It’s the latest chapter in the push by many neuroscientists and psychiatrists to include the study of the club drug in their research. The substance remains a Schedule 1 drug — the same class as heroin — and has been widely excluded from the field of psychiatric research despite many scientists believing it to have tons of potential for conditions like PTSD and anxiety.

Dr. Robert Malenka, a neuroscientist at Stanford University and one of the commentary’s authors, strongly believes that he and his colleagues should be allowed to pursue the study of the mechanisms of MDMA. Doing so might help medical professionals prescribe it as a psychiatric aid. Malenka believes that lumping MDMA in with similar-sounding substances like LSD and psilocybin is a mistake, though he says the idea of legitimizing its research has slowly gained traction over the last decade or so.

I’m not saying legalize it,” Malenka said. “Just allow us to study it. For perhaps irrational political reasons, these drugs have been inappropriately demonized. I’m not saying they should be given out like aspirin or you should buy them off the street, it’s still an addictive property. But as a neuroscientist, I view drugs as just powerful probes of brain function — studying the action of a drug is no different than studying an animal or human you’re running through a learning and memory task. How does it respond, how does the circuitry of the brain change?”

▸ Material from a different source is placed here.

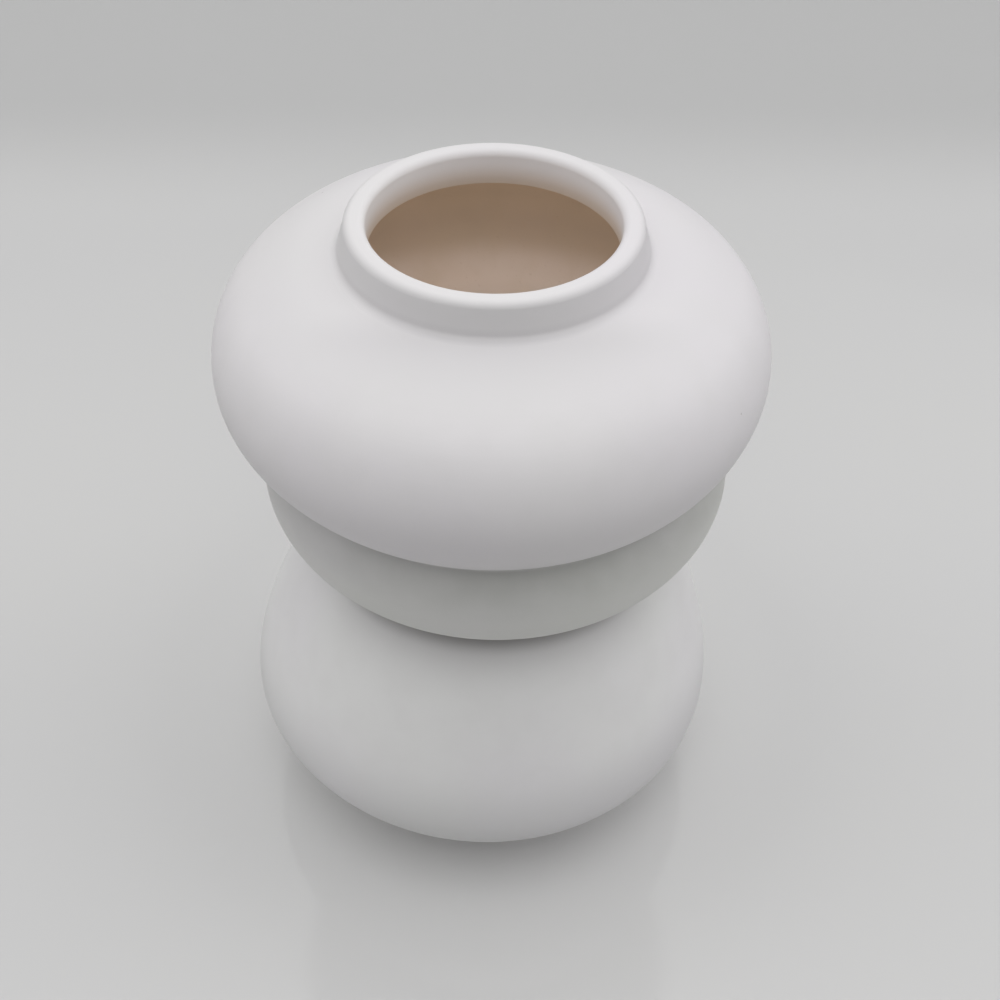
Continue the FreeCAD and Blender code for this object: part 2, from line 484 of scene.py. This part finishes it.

Malenka has been interested in the psychiatric potential of MDMA for decades. A few years ago, he found himself in the company of other postdocs who shared his interest and were willing to do work in animal models, and decided to put in the paperwork to get a Schedule 1 license (“it’s a pain in the butt, it’s a bureaucratic hassle”) to study the effects in mice. He presented his findings last fall in a meeting that happened to be attended by the editor of Cell, which led to the argument’s publication.

One of Malenka’s more interesting hypotheses is that carefully controlled use of MDMA could help patients, especially those with PTSD, form a stronger bond with their therapists.

“This is me making complete guesses about why the early clinical studies with PTSD are showing such promising results,” Malenka said. “But when you take MDMA, you’re having a socially, emotionally intense interaction with someone — like how you would in a fairly intense therapy session. It wouldn’t surprise me that it would facilitate the development of a powerful, pro-social, empathetic trusting experience. And that buildup of empathy and trust would outlive the drug experience itself. It would enhance the therapy, allow the person to feel safer as they explore painful experiences.”

PTSD is a common refrain when discussing MDMA’s psychiatric potential, but the substance has implications for a multitude of conditions and symptoms. Autism spectrum disorder would be one of the more obvious ones, as MDMA encourages empathy and feelings of closeness. The same could potentially be said for offsetting the social isolation that accompanies schizophrenia. Malenka is already testing it in healthy mice as well as mice with models of autism. Studying MDMA and better understanding its mechanisms of action could lead to not just the controlled use of MDMA in a clinical setting, but the development of new drugs entirely.

“In a time when the pharmaceutical industry is painfully deficient in coming up with new ideas, here we have a substance that’s just been sitting around for decades because we have this perhaps inappropriate hysteria about its toxicity,” Malenka said. “If we can understand it on a molecular level, it opens the door to developing better drugs that have a higher benefit-to-side-effect ratio. It’s not a miracle drug where all of a sudden people take it and they’re cured, but might it not be worth testing in carefully controlled, rigorous studies?”